▶ **To do**
Which lines hold the word "part"? Copy each of them.
-------- Supplied material --------
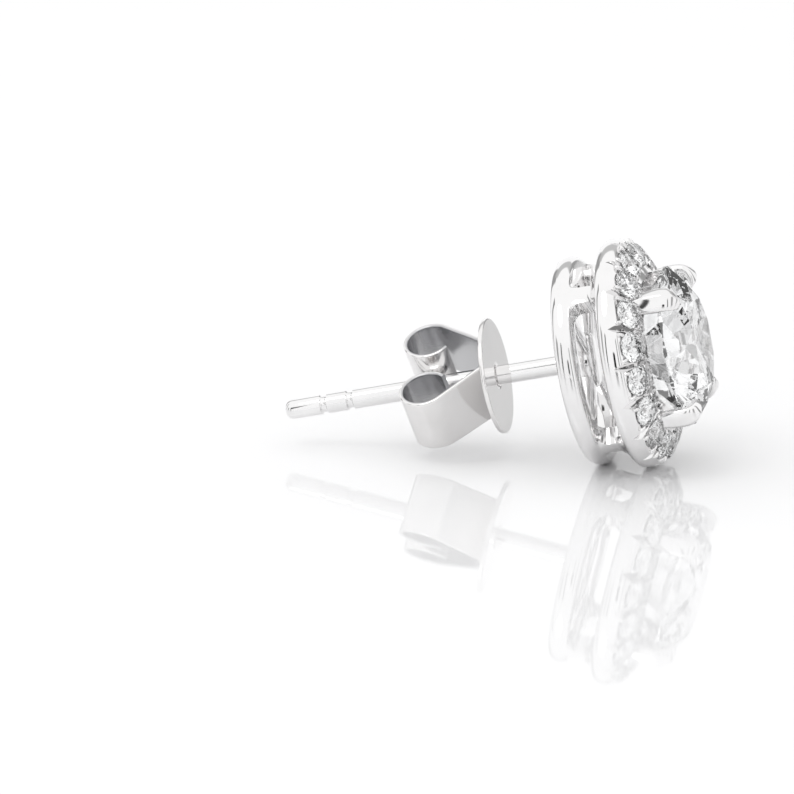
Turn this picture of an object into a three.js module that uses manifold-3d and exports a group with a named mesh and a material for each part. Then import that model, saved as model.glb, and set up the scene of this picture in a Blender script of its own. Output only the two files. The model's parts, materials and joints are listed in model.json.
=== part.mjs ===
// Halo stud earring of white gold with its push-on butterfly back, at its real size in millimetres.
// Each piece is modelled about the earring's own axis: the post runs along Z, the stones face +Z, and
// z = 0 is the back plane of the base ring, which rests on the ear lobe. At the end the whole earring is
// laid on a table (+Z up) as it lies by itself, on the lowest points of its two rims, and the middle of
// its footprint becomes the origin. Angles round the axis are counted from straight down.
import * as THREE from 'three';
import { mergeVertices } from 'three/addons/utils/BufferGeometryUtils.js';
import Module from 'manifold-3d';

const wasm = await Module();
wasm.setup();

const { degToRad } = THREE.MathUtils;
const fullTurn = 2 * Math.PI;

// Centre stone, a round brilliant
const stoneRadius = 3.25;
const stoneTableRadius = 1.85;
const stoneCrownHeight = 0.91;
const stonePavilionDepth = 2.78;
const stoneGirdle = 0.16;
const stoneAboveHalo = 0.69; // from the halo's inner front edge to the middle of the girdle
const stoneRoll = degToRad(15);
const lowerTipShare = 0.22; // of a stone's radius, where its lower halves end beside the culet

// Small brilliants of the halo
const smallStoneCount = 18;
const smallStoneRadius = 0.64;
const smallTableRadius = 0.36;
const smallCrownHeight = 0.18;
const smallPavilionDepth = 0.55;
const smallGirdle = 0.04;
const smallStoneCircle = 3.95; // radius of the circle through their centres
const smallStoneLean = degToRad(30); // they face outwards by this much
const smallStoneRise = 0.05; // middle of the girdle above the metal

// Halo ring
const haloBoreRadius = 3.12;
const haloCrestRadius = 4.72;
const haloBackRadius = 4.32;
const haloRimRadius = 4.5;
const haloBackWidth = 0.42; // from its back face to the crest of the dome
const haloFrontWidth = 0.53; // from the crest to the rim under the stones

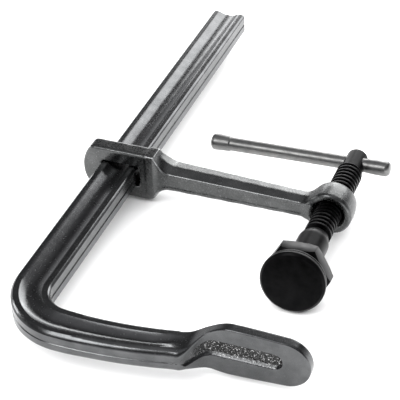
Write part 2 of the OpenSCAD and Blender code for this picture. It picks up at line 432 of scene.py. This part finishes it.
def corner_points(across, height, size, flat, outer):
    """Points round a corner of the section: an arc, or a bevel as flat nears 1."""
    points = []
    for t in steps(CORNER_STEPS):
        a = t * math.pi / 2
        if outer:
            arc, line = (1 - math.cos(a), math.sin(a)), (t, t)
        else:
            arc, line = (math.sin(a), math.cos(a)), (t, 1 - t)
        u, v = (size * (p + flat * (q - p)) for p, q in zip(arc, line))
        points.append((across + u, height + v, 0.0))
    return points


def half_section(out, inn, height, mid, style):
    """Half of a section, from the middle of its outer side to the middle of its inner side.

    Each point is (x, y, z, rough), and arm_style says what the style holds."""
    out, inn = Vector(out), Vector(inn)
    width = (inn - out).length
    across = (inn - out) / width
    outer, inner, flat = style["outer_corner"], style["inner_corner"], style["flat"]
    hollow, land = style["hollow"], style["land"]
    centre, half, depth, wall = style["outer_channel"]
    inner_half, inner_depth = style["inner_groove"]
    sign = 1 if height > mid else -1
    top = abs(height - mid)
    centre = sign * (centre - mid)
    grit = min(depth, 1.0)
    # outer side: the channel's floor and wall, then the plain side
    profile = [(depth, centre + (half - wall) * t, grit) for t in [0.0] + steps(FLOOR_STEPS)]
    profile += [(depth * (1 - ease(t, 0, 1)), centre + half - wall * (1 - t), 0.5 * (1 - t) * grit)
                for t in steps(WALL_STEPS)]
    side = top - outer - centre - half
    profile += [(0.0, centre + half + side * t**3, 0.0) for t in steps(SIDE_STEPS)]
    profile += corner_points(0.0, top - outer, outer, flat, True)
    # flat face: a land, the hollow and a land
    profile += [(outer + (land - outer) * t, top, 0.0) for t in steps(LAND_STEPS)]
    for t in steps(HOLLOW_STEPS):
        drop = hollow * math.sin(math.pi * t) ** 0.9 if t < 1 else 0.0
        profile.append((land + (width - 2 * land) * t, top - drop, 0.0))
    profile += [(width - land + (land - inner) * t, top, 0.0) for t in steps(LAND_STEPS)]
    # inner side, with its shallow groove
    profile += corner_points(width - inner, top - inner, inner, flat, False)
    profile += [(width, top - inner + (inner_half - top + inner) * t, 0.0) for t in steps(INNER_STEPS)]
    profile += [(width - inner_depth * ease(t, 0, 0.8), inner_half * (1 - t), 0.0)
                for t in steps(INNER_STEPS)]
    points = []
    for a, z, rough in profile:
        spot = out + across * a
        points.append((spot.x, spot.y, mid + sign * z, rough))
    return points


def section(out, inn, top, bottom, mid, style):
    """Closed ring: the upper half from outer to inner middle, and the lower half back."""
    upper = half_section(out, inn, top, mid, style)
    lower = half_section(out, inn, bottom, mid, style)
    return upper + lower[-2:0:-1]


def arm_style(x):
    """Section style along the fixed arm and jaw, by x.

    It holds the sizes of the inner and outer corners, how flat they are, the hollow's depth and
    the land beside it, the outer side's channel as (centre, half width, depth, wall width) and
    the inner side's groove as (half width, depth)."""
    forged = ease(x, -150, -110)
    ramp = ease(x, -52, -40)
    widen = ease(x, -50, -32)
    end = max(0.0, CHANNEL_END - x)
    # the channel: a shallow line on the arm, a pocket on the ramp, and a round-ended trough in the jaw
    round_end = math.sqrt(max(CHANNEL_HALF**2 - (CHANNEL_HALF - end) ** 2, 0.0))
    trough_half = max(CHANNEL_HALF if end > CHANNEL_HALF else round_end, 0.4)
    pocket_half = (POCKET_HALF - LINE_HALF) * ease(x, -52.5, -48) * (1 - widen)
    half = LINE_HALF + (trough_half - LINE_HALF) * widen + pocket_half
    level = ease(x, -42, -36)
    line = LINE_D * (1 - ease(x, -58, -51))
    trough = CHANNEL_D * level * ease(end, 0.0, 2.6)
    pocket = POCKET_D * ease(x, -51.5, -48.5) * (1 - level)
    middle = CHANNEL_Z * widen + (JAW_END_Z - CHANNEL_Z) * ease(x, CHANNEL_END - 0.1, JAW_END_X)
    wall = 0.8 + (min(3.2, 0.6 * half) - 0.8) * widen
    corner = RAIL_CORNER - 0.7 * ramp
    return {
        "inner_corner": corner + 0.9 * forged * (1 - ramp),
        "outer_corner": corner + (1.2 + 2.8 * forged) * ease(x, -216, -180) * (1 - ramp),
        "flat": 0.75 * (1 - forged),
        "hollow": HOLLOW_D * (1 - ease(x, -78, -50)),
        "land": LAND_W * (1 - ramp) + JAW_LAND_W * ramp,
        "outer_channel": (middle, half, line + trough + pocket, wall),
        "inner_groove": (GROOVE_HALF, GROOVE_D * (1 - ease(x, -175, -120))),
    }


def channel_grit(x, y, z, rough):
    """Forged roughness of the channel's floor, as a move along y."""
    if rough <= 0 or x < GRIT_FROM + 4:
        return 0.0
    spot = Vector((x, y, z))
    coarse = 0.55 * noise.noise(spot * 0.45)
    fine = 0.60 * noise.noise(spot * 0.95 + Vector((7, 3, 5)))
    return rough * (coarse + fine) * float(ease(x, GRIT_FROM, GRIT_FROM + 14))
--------
▶ **Answer for this exercise**
Turn this picture of an object into a three.js module that uses manifold-3d and exports a group with a named mesh and a material for each part. Then import that model, saved as model.glb, and set up the scene of this picture in a Blender script of its own. Output only the two files. The model's parts, materials and joints are listed in model.json.
=== part.mjs ===
Write part 2 of the OpenSCAD and Blender code for this picture. It picks up at line 432 of scene.py. This part finishes it.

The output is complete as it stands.